§ **Problem to work on**:
Copy all the material below, exactly as it stands.

§ **Dataset excerpt**:

____________

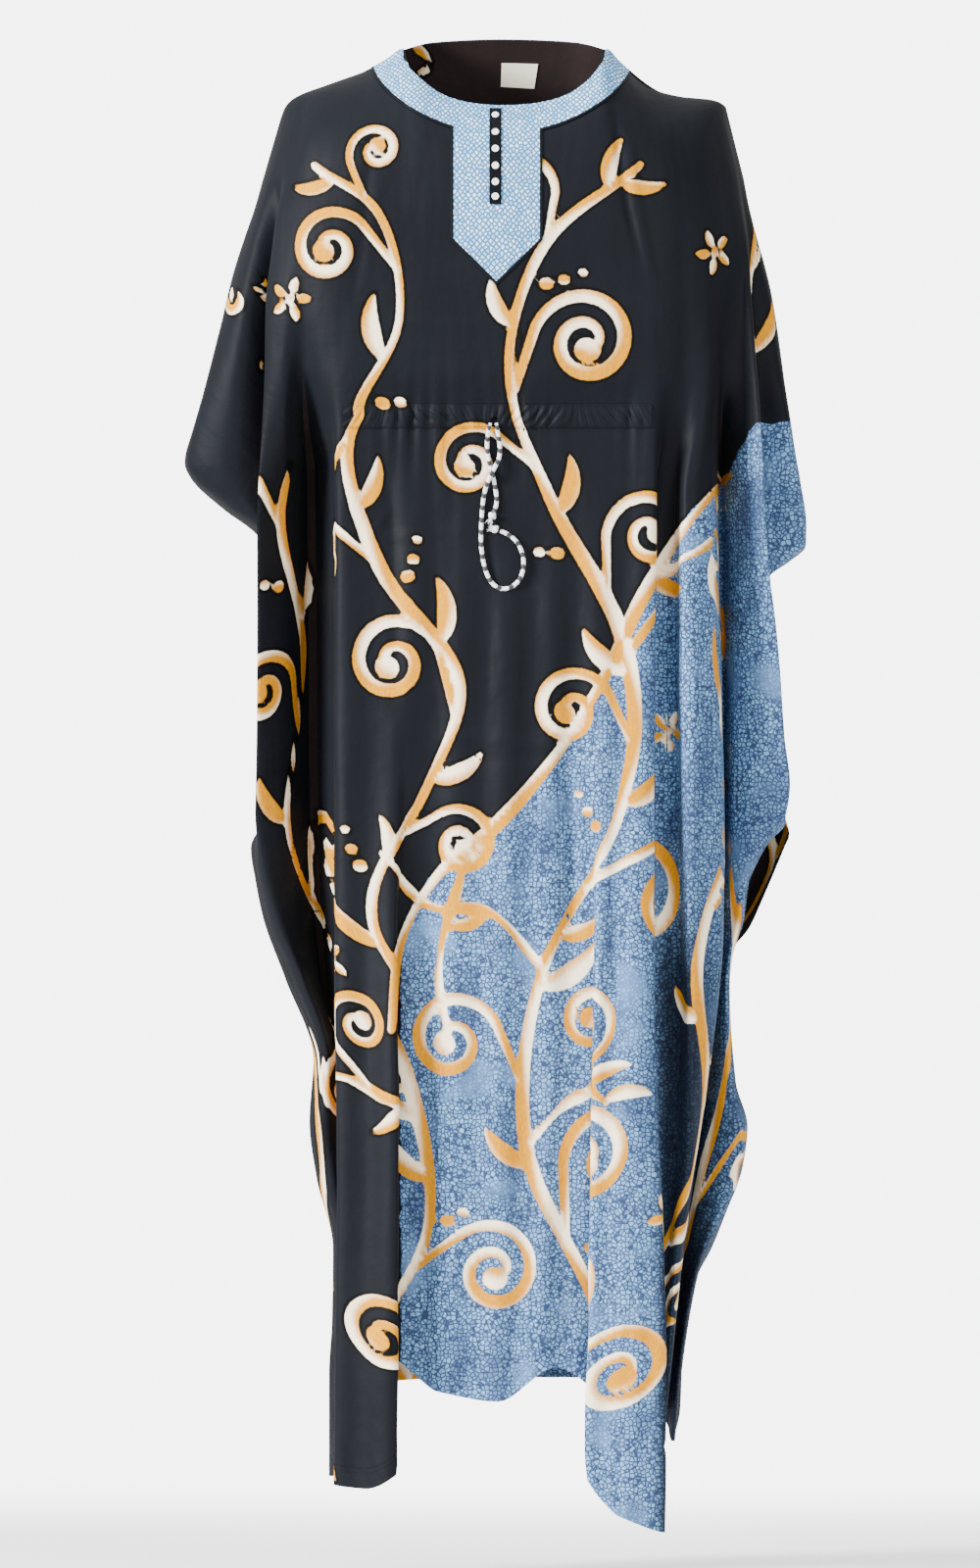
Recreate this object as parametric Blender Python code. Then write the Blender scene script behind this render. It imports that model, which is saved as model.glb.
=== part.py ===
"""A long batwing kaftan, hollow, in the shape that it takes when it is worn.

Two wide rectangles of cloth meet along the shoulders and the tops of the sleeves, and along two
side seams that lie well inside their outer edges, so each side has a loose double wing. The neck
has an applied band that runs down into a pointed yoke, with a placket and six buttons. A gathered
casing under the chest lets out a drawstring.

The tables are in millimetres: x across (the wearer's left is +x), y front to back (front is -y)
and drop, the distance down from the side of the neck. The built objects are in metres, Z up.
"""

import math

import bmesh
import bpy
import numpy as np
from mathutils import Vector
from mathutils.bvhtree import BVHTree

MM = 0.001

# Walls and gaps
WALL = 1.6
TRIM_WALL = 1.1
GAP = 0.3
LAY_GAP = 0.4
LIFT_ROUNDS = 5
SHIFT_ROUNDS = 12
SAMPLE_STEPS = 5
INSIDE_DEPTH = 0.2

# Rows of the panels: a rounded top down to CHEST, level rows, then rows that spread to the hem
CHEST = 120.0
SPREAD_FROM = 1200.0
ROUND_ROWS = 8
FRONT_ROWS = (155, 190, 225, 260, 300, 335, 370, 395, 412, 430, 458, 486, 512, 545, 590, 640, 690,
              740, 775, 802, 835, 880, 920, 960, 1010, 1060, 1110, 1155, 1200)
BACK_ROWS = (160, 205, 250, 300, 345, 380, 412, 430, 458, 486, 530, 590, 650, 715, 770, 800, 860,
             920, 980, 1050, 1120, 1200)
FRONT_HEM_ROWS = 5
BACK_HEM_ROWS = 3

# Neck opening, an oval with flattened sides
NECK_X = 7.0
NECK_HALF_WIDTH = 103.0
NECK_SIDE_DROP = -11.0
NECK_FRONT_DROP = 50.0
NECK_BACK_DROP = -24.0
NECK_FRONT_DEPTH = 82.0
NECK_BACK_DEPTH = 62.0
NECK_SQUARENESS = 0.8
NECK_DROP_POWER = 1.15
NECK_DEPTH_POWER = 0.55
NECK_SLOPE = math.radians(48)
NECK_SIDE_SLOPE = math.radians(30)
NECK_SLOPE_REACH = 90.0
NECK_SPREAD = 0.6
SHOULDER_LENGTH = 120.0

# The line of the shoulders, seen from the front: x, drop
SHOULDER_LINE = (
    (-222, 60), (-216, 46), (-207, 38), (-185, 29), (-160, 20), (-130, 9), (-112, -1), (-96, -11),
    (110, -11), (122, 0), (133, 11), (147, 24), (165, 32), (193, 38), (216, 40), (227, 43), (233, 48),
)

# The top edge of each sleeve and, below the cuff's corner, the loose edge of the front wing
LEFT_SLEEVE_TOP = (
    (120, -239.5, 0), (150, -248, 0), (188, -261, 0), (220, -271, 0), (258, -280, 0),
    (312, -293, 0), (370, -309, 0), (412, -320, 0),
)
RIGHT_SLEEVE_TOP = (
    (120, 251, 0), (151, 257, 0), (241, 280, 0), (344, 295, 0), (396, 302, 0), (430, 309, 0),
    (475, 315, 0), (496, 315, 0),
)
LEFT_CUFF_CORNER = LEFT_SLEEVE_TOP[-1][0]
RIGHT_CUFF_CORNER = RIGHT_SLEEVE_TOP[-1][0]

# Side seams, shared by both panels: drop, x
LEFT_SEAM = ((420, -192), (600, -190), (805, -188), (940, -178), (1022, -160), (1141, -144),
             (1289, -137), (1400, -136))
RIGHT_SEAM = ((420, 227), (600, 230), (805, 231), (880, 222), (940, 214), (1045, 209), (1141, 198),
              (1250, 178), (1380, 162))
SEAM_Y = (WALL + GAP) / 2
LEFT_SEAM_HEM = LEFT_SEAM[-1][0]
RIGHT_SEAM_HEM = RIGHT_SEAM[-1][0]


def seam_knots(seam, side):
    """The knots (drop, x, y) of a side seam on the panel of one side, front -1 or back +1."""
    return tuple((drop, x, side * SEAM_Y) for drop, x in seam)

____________

§ **Expected output**:
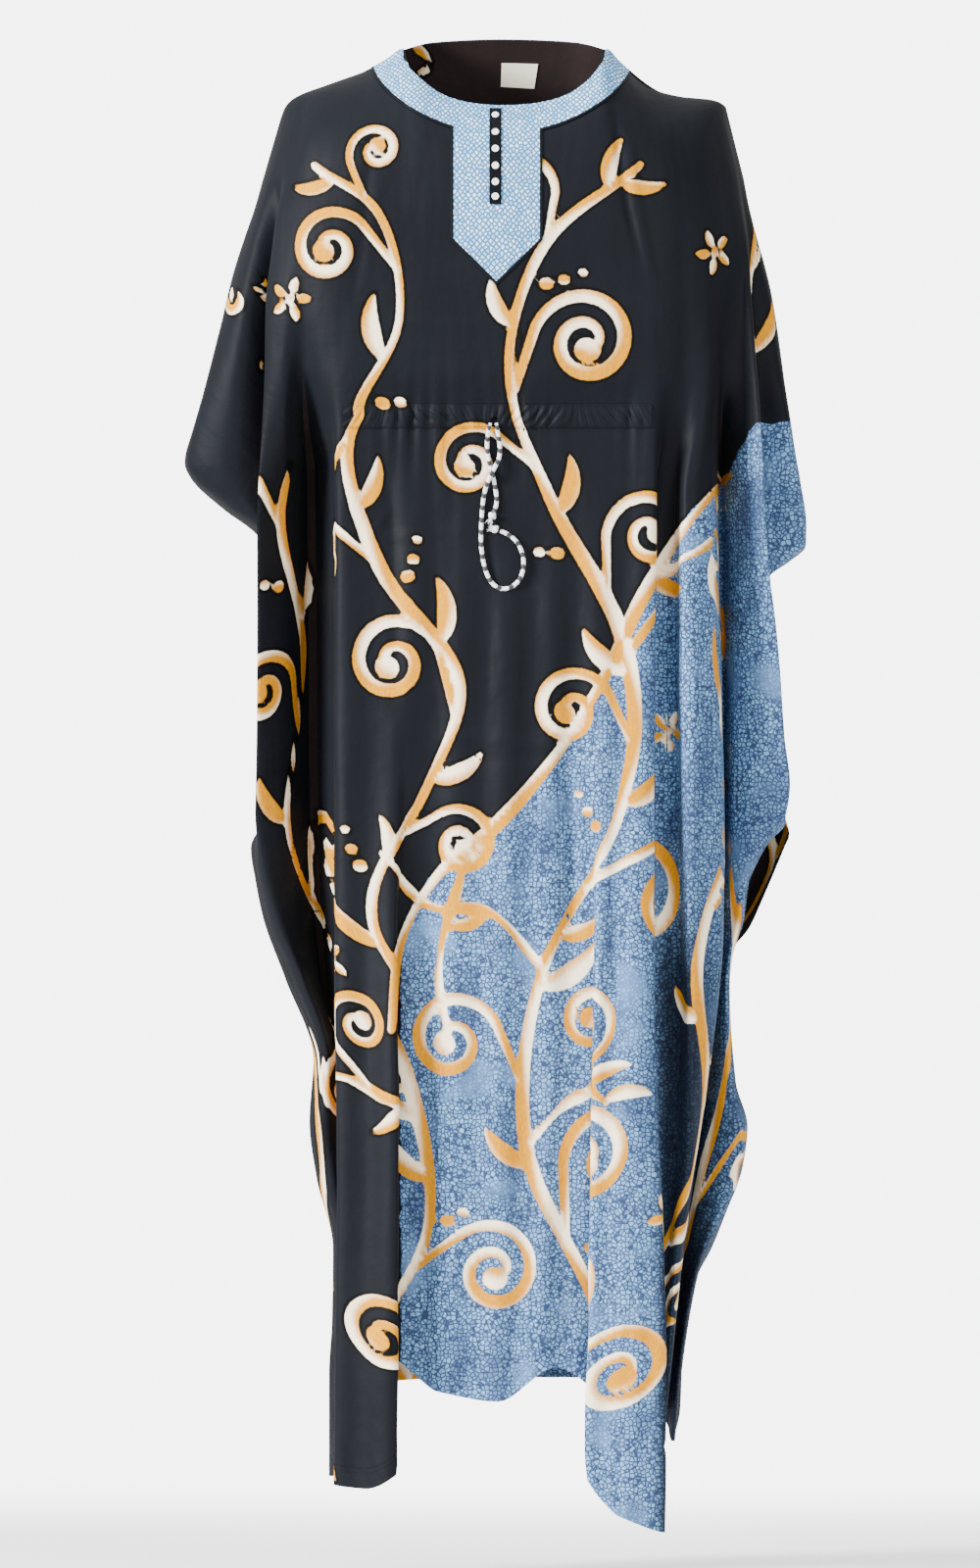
Recreate this object as parametric Blender Python code. Then write the Blender scene script behind this render. It imports that model, which is saved as model.glb.
=== part.py ===
"""A long batwing kaftan, hollow, in the shape that it takes when it is worn.

Two wide rectangles of cloth meet along the shoulders and the tops of the sleeves, and along two
side seams that lie well inside their outer edges, so each side has a loose double wing. The neck
has an applied band that runs down into a pointed yoke, with a placket and six buttons. A gathered
casing under the chest lets out a drawstring.

The tables are in millimetres: x across (the wearer's left is +x), y front to back (front is -y)
and drop, the distance down from the side of the neck. The built objects are in metres, Z up.
"""

import math

import bmesh
import bpy
import numpy as np
from mathutils import Vector
from mathutils.bvhtree import BVHTree

MM = 0.001

# Walls and gaps
WALL = 1.6
TRIM_WALL = 1.1
GAP = 0.3
LAY_GAP = 0.4
LIFT_ROUNDS = 5
SHIFT_ROUNDS = 12
SAMPLE_STEPS = 5
INSIDE_DEPTH = 0.2

# Rows of the panels: a rounded top down to CHEST, level rows, then rows that spread to the hem
CHEST = 120.0
SPREAD_FROM = 1200.0
ROUND_ROWS = 8
FRONT_ROWS = (155, 190, 225, 260, 300, 335, 370, 395, 412, 430, 458, 486, 512, 545, 590, 640, 690,
              740, 775, 802, 835, 880, 920, 960, 1010, 1060, 1110, 1155, 1200)
BACK_ROWS = (160, 205, 250, 300, 345, 380, 412, 430, 458, 486, 530, 590, 650, 715, 770, 800, 860,
             920, 980, 1050, 1120, 1200)
FRONT_HEM_ROWS = 5
BACK_HEM_ROWS = 3

# Neck opening, an oval with flattened sides
NECK_X = 7.0
NECK_HALF_WIDTH = 103.0
NECK_SIDE_DROP = -11.0
NECK_FRONT_DROP = 50.0
NECK_BACK_DROP = -24.0
NECK_FRONT_DEPTH = 82.0
NECK_BACK_DEPTH = 62.0
NECK_SQUARENESS = 0.8
NECK_DROP_POWER = 1.15
NECK_DEPTH_POWER = 0.55
NECK_SLOPE = math.radians(48)
NECK_SIDE_SLOPE = math.radians(30)
NECK_SLOPE_REACH = 90.0
NECK_SPREAD = 0.6
SHOULDER_LENGTH = 120.0

# The line of the shoulders, seen from the front: x, drop
SHOULDER_LINE = (
    (-222, 60), (-216, 46), (-207, 38), (-185, 29), (-160, 20), (-130, 9), (-112, -1), (-96, -11),
    (110, -11), (122, 0), (133, 11), (147, 24), (165, 32), (193, 38), (216, 40), (227, 43), (233, 48),
)

# The top edge of each sleeve and, below the cuff's corner, the loose edge of the front wing
LEFT_SLEEVE_TOP = (
    (120, -239.5, 0), (150, -248, 0), (188, -261, 0), (220, -271, 0), (258, -280, 0),
    (312, -293, 0), (370, -309, 0), (412, -320, 0),
)
RIGHT_SLEEVE_TOP = (
    (120, 251, 0), (151, 257, 0), (241, 280, 0), (344, 295, 0), (396, 302, 0), (430, 309, 0),
    (475, 315, 0), (496, 315, 0),
)
LEFT_CUFF_CORNER = LEFT_SLEEVE_TOP[-1][0]
RIGHT_CUFF_CORNER = RIGHT_SLEEVE_TOP[-1][0]

# Side seams, shared by both panels: drop, x
LEFT_SEAM = ((420, -192), (600, -190), (805, -188), (940, -178), (1022, -160), (1141, -144),
             (1289, -137), (1400, -136))
RIGHT_SEAM = ((420, 227), (600, 230), (805, 231), (880, 222), (940, 214), (1045, 209), (1141, 198),
              (1250, 178), (1380, 162))
SEAM_Y = (WALL + GAP) / 2
LEFT_SEAM_HEM = LEFT_SEAM[-1][0]
RIGHT_SEAM_HEM = RIGHT_SEAM[-1][0]


def seam_knots(seam, side):
    """The knots (drop, x, y) of a side seam on the panel of one side, front -1 or back +1."""
    return tuple((drop, x, side * SEAM_Y) for drop, x in seam)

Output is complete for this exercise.